GIVEN MATERIAL:
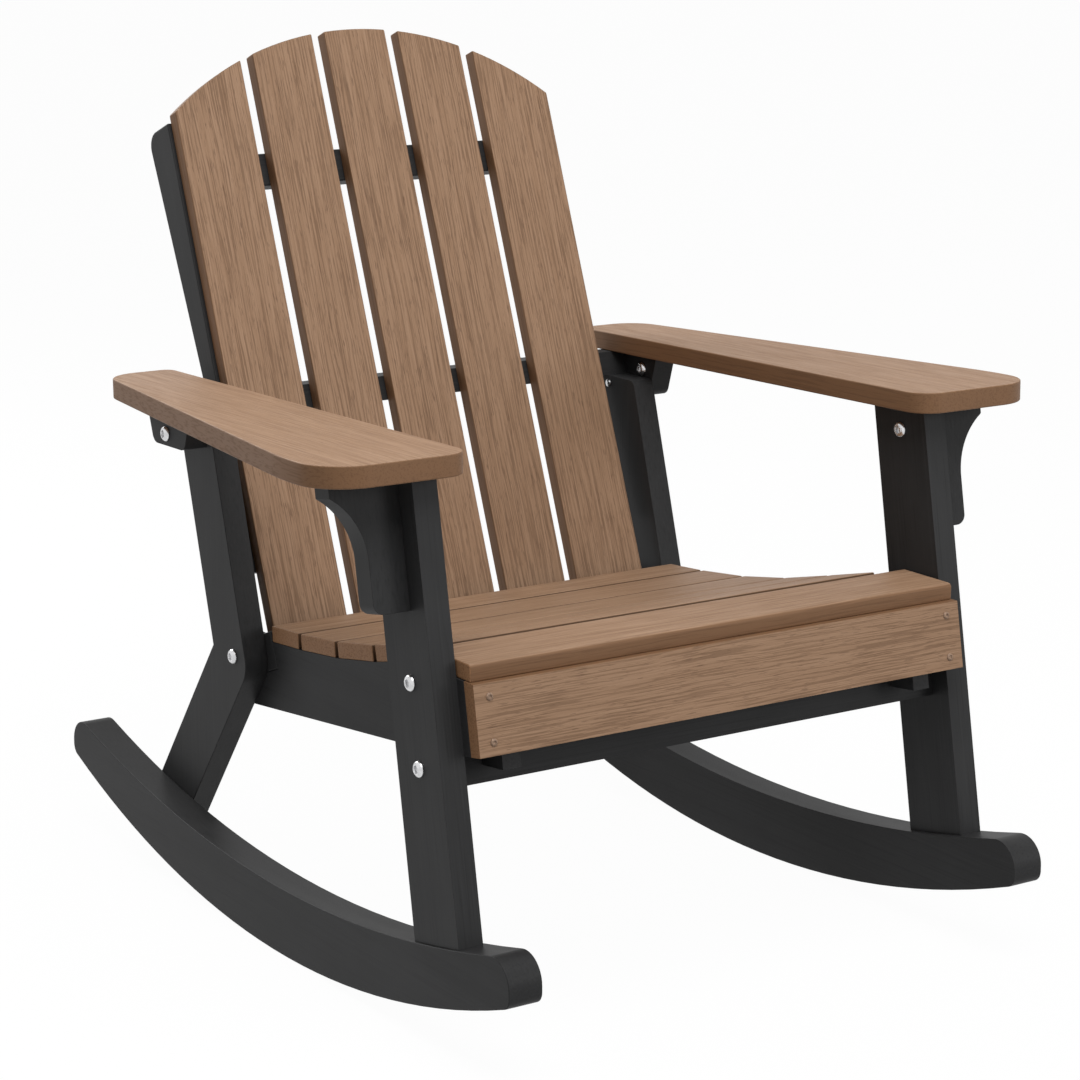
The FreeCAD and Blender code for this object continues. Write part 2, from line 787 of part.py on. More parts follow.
# Corbels under the arms, on the outer faces of the front legs
arm_slope = named("corbel_top_slope", tangent(lean - arm_tilt))
corbel_level = named("corbel_level", level_up(core, arm_under, arm_fall))
corbel_top = named("corbel_top", corbel_level + frame_thickness)
nose_up = named("corbel_nose_up", corbel_level - dim("corbel_nose"))
waist_up = named("corbel_waist_up", nose_up - dim("corbel_hollow"))
corbel_foot_up = named("corbel_foot_up", corbel_level - dim("corbel_height"))
corbel_nose_x = named("corbel_nose_x", leg_outer + dim("corbel_reach"))
waist_x = leg_outer + dim("corbel_foot")
inset = dim("corbel_reach") - dim("corbel_foot")
hollow = named(
    "corbel_hollow_radius",
    (inset * inset + dim("corbel_hollow") * dim("corbel_hollow")) / (inset * 2),
)
for name, side in SIDES:
    outline = [
        (leg_outer, corbel_foot_up),
        (waist_x, corbel_foot_up),
        (waist_x, waist_up),
        (corbel_nose_x, nose_up),
        (corbel_nose_x, corbel_top),
        (leg_outer, corbel_top),
    ]
    outline = [(x * side, up) for x, up in outline]
    arcs = {2: ((waist_x + hollow) * side, waist_up, hollow, side < 0)}
    corbel = leaning_board(
        "arm_corbel_" + name, outline, arcs, core, frame_thickness, [], corbel_level, arm_slope
    )
    feature = round_edges(
        corbel,
        corbel.Tip,
        [(outline[1][0], frame_thickness / 2, outline[1][1])],
        dim("corbel_round"),
    )
    end_bores(
        corbel,
        [(frame_thickness / 2, corbel_bolt_up)],
        leg_outer * side,
        bore,
        bite - frame_thickness + bore_gap,
        backwards=side > 0,
    )

# Front stretcher between the legs, slotted from above for the side rails
stretcher = cross_board(
    "front_stretcher",
    leg_inner * 2,
    [
        (lean_y(core, stretcher_z), stretcher_z),
        (lean_y(core_rear, stretcher_z), stretcher_z),
        (lean_y(core_rear, seat_under), seat_under),
        (lean_y(core, seat_under), seat_under),
    ],
)
slot = new_sketch(stretcher, "YZ_Plane", "front_stretcher_slot")
shift_sketch(slot, rail_outer + clearance)
slot_foot = lap_up - clearance
slot_head = named("stretcher_slot_head", level_up(core_rear, seat_under) + clearance)
closed_outline(
    slot,
    [
        lean_point(core - clearance, slot_foot),
        lean_point(core_rear + clearance, slot_foot),
        lean_point(core_rear + clearance, slot_head),
        lean_point(core - clearance, slot_head),
    ],
)
slot_cut = pocket(stretcher, slot, dim("rail_thickness") + clearance * 2)
slot_pair = mirror(stretcher, [slot_cut])
end_bores(
    stretcher,
    leg_bolt_points,
    leg_inner,
    bore,
    bite - frame_thickness + bore_gap,
    backwards=False,
    both_ends=True,
)

# Apron and the blocks that carry its ends
lean_slope = named("front_bevel_slope", tangent(lean))
apron_level = named("apron_level", level_up(apron_front, seat_under))
block_level = named("apron_block_level", level_up(apron_rear, seat_under))
apron_top = named("apron_top", block_level + core)
apron_foot = named("apron_foot_up", apron_level - dim("apron_height"))
screw_x = named("apron_screw_x", (rail_outer + leg_inner) / 2)
screw_low = named("apron_screw_low", apron_foot + dim("apron_screw_edge"))
screw_spacing = named("apron_screw_spacing", dim("apron_height") - dim("apron_screw_edge") * 2)
screw_ups = [screw_low, screw_low + screw_spacing]
half = dim("apron_half")
leaning_board(
    "front_apron",
    [
        (-half, apron_foot),
        (half, apron_foot),
        (half, apron_top),
        (-half, apron_top),
    ],
    {},
    apron_front,
    dim("apron_thickness"),
    [(screw_x * side, up, screw_bore) for _, side in SIDES for up in screw_ups],
    apron_level,
    lean_slope,
)
for name, side in SIDES:
    leaning_board(
        "apron_block_" + name,
        [
            (rail_outer * side, apron_foot),
            (leg_inner * side, apron_foot),
            (leg_inner * side, apron_top),
            (rail_outer * side, apron_top),
        ],
        {},
        apron_rear,
        core - apron_rear,
        [(screw_x * side, up, screw_bore) for up in screw_ups],
        block_level,
        lean_slope,
    )

# Seat boards
gap = dim("seat_slat_gap")
slat_thickness = dim("seat_slat_thickness")
front_edge = land_y - gap / 2 - dim("front_slat_width")
cross_board(
    "seat_front_slat",
    (leg_inner - dim("front_slat_inset")) * 2,
    [
        (front_edge, seat_under),
        (land_y - gap / 2, seat_under),
        (land_y - gap / 2, dim("seat_front_height")),
        (front_edge, dim("seat_front_height")),
    ],
    [(dim("front_slat_round"), [(front_edge, dim("seat_front_height"))])],
)
for number, (step, tilt) in enumerate(zip(steps, tilts)):
    y, z = seat_line[number]
    last = step - (clearance if number == 4 else gap / 2)
    slat = cross_board(
        "seat_slat_%d" % (5 - number),
        rail_outer * 2,
        [(gap / 2, size(0)), (last, size(0)), (last, slat_thickness), (gap / 2, slat_thickness)],
    )
    place(slat, 0, y, z, tilt)
cross_board(
    "seat_rear_bar",
    rail_outer * 2,
    [
        back_point(bar_foot, bar_front),
        back_point(bar_foot, size(0)),
        back_point(bar_top, size(0)),
        back_point(bar_top, bar_front),
    ],
)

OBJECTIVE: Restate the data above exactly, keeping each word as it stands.

EXERCISE OUTPUT:
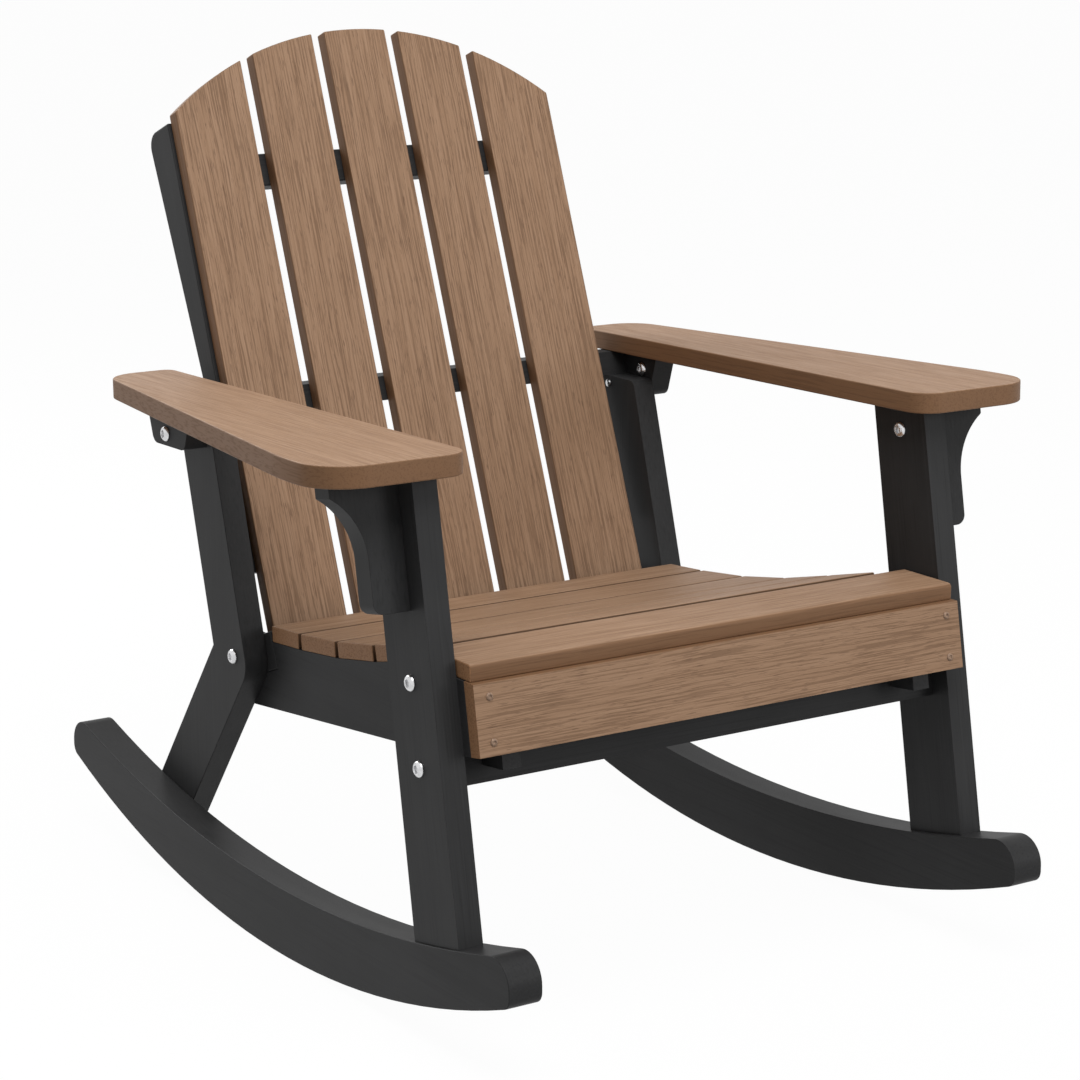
The FreeCAD and Blender code for this object continues. Write part 2, from line 787 of part.py on. More parts follow.
# Corbels under the arms, on the outer faces of the front legs
arm_slope = named("corbel_top_slope", tangent(lean - arm_tilt))
corbel_level = named("corbel_level", level_up(core, arm_under, arm_fall))
corbel_top = named("corbel_top", corbel_level + frame_thickness)
nose_up = named("corbel_nose_up", corbel_level - dim("corbel_nose"))
waist_up = named("corbel_waist_up", nose_up - dim("corbel_hollow"))
corbel_foot_up = named("corbel_foot_up", corbel_level - dim("corbel_height"))
corbel_nose_x = named("corbel_nose_x", leg_outer + dim("corbel_reach"))
waist_x = leg_outer + dim("corbel_foot")
inset = dim("corbel_reach") - dim("corbel_foot")
hollow = named(
    "corbel_hollow_radius",
    (inset * inset + dim("corbel_hollow") * dim("corbel_hollow")) / (inset * 2),
)
for name, side in SIDES:
    outline = [
        (leg_outer, corbel_foot_up),
        (waist_x, corbel_foot_up),
        (waist_x, waist_up),
        (corbel_nose_x, nose_up),
        (corbel_nose_x, corbel_top),
        (leg_outer, corbel_top),
    ]
    outline = [(x * side, up) for x, up in outline]
    arcs = {2: ((waist_x + hollow) * side, waist_up, hollow, side < 0)}
    corbel = leaning_board(
        "arm_corbel_" + name, outline, arcs, core, frame_thickness, [], corbel_level, arm_slope
    )
    feature = round_edges(
        corbel,
        corbel.Tip,
        [(outline[1][0], frame_thickness / 2, outline[1][1])],
        dim("corbel_round"),
    )
    end_bores(
        corbel,
        [(frame_thickness / 2, corbel_bolt_up)],
        leg_outer * side,
        bore,
        bite - frame_thickness + bore_gap,
        backwards=side > 0,
    )

# Front stretcher between the legs, slotted from above for the side rails
stretcher = cross_board(
    "front_stretcher",
    leg_inner * 2,
    [
        (lean_y(core, stretcher_z), stretcher_z),
        (lean_y(core_rear, stretcher_z), stretcher_z),
        (lean_y(core_rear, seat_under), seat_under),
        (lean_y(core, seat_under), seat_under),
    ],
)
slot = new_sketch(stretcher, "YZ_Plane", "front_stretcher_slot")
shift_sketch(slot, rail_outer + clearance)
slot_foot = lap_up - clearance
slot_head = named("stretcher_slot_head", level_up(core_rear, seat_under) + clearance)
closed_outline(
    slot,
    [
        lean_point(core - clearance, slot_foot),
        lean_point(core_rear + clearance, slot_foot),
        lean_point(core_rear + clearance, slot_head),
        lean_point(core - clearance, slot_head),
    ],
)
slot_cut = pocket(stretcher, slot, dim("rail_thickness") + clearance * 2)
slot_pair = mirror(stretcher, [slot_cut])
end_bores(
    stretcher,
    leg_bolt_points,
    leg_inner,
    bore,
    bite - frame_thickness + bore_gap,
    backwards=False,
    both_ends=True,
)

# Apron and the blocks that carry its ends
lean_slope = named("front_bevel_slope", tangent(lean))
apron_level = named("apron_level", level_up(apron_front, seat_under))
block_level = named("apron_block_level", level_up(apron_rear, seat_under))
apron_top = named("apron_top", block_level + core)
apron_foot = named("apron_foot_up", apron_level - dim("apron_height"))
screw_x = named("apron_screw_x", (rail_outer + leg_inner) / 2)
screw_low = named("apron_screw_low", apron_foot + dim("apron_screw_edge"))
screw_spacing = named("apron_screw_spacing", dim("apron_height") - dim("apron_screw_edge") * 2)
screw_ups = [screw_low, screw_low + screw_spacing]
half = dim("apron_half")
leaning_board(
    "front_apron",
    [
        (-half, apron_foot),
        (half, apron_foot),
        (half, apron_top),
        (-half, apron_top),
    ],
    {},
    apron_front,
    dim("apron_thickness"),
    [(screw_x * side, up, screw_bore) for _, side in SIDES for up in screw_ups],
    apron_level,
    lean_slope,
)
for name, side in SIDES:
    leaning_board(
        "apron_block_" + name,
        [
            (rail_outer * side, apron_foot),
            (leg_inner * side, apron_foot),
            (leg_inner * side, apron_top),
            (rail_outer * side, apron_top),
        ],
        {},
        apron_rear,
        core - apron_rear,
        [(screw_x * side, up, screw_bore) for up in screw_ups],
        block_level,
        lean_slope,
    )

# Seat boards
gap = dim("seat_slat_gap")
slat_thickness = dim("seat_slat_thickness")
front_edge = land_y - gap / 2 - dim("front_slat_width")
cross_board(
    "seat_front_slat",
    (leg_inner - dim("front_slat_inset")) * 2,
    [
        (front_edge, seat_under),
        (land_y - gap / 2, seat_under),
        (land_y - gap / 2, dim("seat_front_height")),
        (front_edge, dim("seat_front_height")),
    ],
    [(dim("front_slat_round"), [(front_edge, dim("seat_front_height"))])],
)
for number, (step, tilt) in enumerate(zip(steps, tilts)):
    y, z = seat_line[number]
    last = step - (clearance if number == 4 else gap / 2)
    slat = cross_board(
        "seat_slat_%d" % (5 - number),
        rail_outer * 2,
        [(gap / 2, size(0)), (last, size(0)), (last, slat_thickness), (gap / 2, slat_thickness)],
    )
    place(slat, 0, y, z, tilt)
cross_board(
    "seat_rear_bar",
    rail_outer * 2,
    [
        back_point(bar_foot, bar_front),
        back_point(bar_foot, size(0)),
        back_point(bar_top, size(0)),
        back_point(bar_top, bar_front),
    ],
)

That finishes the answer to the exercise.